You can feel whatever you want to feel and dress however you want to dress. Disney is not trying to refute that (Taylor Swift is though). But however you feel shouldn’t lead to you trying to kill people.
Okay I’m kind of getting restless, but Giselle fell in love and got married in a place of imperfection— that place being Earth. Which is really fucking imperfect. If taking a storybook princess out of a seemingly-perfect, fairytale world and putting her in our reality and having her find “true love” is brilliant. It’s brilliant. That’s what you need to take from that.
So here’s a couple things before I keep going:
-Having a character that is dependent in some way upon another character does not make that character weak.
-Getting married does not mean you become subservient to men.

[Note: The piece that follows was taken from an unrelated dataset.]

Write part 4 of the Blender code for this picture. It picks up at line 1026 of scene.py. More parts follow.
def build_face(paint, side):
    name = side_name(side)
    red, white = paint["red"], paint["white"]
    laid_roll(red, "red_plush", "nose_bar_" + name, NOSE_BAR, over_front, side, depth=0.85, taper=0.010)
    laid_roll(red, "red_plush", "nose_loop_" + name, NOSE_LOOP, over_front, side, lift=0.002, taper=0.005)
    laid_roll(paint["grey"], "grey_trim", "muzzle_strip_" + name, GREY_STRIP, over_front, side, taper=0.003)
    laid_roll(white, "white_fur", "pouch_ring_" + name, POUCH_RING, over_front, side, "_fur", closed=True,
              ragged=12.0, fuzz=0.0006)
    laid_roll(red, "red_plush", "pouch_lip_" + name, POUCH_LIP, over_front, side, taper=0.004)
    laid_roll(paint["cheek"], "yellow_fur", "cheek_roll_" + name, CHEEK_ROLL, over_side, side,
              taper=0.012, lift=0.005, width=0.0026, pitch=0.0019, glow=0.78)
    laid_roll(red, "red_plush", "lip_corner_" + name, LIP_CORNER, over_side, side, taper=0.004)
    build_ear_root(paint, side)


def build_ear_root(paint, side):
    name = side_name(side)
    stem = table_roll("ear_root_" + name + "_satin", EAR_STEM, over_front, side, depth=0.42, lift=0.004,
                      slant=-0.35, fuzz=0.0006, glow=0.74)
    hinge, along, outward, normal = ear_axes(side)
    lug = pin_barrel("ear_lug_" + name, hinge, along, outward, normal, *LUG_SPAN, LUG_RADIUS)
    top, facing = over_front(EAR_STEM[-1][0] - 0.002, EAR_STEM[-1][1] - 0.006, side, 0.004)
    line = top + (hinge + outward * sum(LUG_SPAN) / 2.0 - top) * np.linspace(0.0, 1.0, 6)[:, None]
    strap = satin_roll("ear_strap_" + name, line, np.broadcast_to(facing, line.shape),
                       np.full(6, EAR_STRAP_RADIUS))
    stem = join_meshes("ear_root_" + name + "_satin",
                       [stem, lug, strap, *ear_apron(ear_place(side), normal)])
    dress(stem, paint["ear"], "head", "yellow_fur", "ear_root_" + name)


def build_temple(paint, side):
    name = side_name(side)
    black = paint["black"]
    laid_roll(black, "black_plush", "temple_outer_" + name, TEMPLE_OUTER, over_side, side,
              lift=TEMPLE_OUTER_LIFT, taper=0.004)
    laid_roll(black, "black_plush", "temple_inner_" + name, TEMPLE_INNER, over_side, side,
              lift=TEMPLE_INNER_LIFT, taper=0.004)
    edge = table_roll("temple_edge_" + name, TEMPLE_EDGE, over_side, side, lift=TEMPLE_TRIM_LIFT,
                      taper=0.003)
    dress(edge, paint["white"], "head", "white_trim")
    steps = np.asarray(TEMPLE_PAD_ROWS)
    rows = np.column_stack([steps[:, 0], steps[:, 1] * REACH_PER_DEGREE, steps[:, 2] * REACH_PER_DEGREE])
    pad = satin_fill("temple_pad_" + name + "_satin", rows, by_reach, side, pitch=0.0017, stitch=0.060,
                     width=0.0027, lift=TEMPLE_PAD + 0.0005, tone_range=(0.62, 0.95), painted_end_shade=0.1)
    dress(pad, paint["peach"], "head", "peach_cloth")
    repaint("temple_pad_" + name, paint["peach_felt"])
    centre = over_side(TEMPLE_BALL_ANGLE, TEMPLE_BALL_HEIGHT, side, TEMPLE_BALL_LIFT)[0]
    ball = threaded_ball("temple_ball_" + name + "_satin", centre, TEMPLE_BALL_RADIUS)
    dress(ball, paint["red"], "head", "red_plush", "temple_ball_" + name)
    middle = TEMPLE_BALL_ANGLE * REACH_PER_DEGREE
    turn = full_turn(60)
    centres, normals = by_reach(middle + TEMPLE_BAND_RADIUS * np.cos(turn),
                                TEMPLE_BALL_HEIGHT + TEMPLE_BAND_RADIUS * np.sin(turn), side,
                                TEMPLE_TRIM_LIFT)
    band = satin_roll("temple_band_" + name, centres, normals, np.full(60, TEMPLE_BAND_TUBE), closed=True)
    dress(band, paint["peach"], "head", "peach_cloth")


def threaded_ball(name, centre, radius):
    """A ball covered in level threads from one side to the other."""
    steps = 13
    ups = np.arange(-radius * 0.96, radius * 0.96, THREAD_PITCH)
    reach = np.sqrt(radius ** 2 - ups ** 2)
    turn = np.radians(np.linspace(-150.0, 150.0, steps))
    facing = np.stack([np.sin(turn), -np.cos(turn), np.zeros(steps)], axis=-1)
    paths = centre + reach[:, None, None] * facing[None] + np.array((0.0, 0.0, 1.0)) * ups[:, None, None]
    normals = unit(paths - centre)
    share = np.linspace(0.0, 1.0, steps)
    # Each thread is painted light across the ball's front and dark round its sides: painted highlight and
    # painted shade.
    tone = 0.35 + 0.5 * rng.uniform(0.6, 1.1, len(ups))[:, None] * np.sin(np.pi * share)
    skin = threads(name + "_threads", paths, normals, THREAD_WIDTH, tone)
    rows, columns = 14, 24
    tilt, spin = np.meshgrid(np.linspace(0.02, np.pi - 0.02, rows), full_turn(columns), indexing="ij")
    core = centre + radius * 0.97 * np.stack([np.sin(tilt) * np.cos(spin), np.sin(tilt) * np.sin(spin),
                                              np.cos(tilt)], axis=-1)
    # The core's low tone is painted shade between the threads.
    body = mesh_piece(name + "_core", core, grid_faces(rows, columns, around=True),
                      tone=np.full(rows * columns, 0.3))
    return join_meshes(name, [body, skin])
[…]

This might just be me, but I think that the nonhuman element of friendship is still friendship. That you are still able to recognize and establish them as the character’s friend.
But I’d like you to think about these sets of characters:
*Lumier and Cogsworth
*Jaq and Gus
*The dwarfs and Snow White
*The fairies in Sleeping Beauty
*Mushu and Cricket
*Yao, Chien-Po, and Ling
*Terk, Tantor, and Tarzan
Now some of these—Tarzan and Snow White— are like actual protagonists in the films or whatever. But check out the other characters— although they may not be super tight with the protagonists or anything, they are separate sub-stories of friendship that I think you’re overlooking.
My favorite of these are Lumier and Cogsworth, which, if you’ve seen Beauty and the Beast, have an absolutely beautiful friendship.
Sorry if I’m being confusing. I’m actually writing this late at night but I’ll probably post it sometime tomorrow. If you need any clarification, just let me know.
Also, I’m super confused on why you only tried to argue the second half of my list… Honestly, characters like Snow White, Aurora, Cinderella, and even Ariel are much easier to attack for dependence on a man. The characters you picked are really able to hold their own, in my opinion.
Like, Ariel hardly even has a conversation with Eric before marrying him, which is troubling. I would have a hard time refuting that one, so feel free to use it against me.